OLIVIER METRA (1830 - 1889)
Olivier Metra was once described as maintaining a 'dreamily tranquil appearance ...utterly detached from the rollicking joy that he let loose with the tip of his violin bow'. Born on 2nd June 1830 (in Reims according to some sources, in Le Mans according to others.), Jules-Louis-Olivier Metra initially followed in the footsteps of his father as an actor. In 1842 he appeared in Paris in the children' s company at the Theatre Comte, which later became the Theatre des Bouffes Parisiens.

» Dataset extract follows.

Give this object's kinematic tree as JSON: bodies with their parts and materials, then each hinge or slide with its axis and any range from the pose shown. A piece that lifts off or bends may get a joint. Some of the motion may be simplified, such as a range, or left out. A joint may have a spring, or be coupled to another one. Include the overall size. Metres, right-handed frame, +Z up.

He subsequently played violin, cello and double-bass in various theatre orchestras, and in 1849 was admitted to the Conservatoire, where he gained the first violin prize in 1854. By the time he became conductor at the Theatre Beaumarchais he had also begun a career as dance composer-conductor which saw him successively chef d'orchestre at various Parisian dance halls -the Bal Robert, Mabille, Chateau-des-Pleurs, Athenee Musical, Elysee-Montmartre, Casino-Cadet and Bal Frascati. These engagements and his numerous compositions gave hirn widespread popularity, and by 1870 he was at the top of his profession. He went on to conduct at the Folies-Bergere, for which he also composed numerous baIlets and operettas. In 1879 his grand ballet Yedda was produced at the Opera, where he conducted the masked balls for many years until his death on 22nd October 1889.

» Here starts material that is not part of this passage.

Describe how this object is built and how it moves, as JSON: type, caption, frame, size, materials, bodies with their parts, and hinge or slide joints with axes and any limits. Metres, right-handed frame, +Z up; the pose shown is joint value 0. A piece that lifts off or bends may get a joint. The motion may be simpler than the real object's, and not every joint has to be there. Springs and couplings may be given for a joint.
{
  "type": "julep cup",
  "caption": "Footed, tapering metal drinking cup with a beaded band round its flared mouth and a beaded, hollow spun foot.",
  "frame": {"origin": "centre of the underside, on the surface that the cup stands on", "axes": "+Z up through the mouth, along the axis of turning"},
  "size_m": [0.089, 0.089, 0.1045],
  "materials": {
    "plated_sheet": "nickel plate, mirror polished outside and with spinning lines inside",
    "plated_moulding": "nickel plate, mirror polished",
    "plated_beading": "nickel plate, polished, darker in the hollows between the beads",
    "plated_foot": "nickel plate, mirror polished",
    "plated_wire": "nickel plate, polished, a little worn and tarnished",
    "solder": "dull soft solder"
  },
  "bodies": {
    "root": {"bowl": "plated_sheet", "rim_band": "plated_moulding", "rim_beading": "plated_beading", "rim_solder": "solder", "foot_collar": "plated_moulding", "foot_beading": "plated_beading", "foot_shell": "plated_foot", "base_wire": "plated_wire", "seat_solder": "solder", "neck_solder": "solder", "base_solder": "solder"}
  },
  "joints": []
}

Metra's most successful waltzes - Les Roses, La Vague, Les Faunes, La Serenade and Esperance! - date from the 1860s or early 1870s and thus predate the major Waldteufel successes. So representative are they of their time that Metra and Les Roses are featured in Reynaldo Hahn's 1923 operetta Ciboulette, set in the Paris of 1867. Most of Metra's waltzes are in the standard waltz format of four two-part sections preceded by an introduction and rounded off with a coda recapitulating the main themes. Such is the case with Esperance! (Hope!, 1872), dedicated to his friend and fellow composer Emile Tedesco, several of whose dances Metra orchestrated.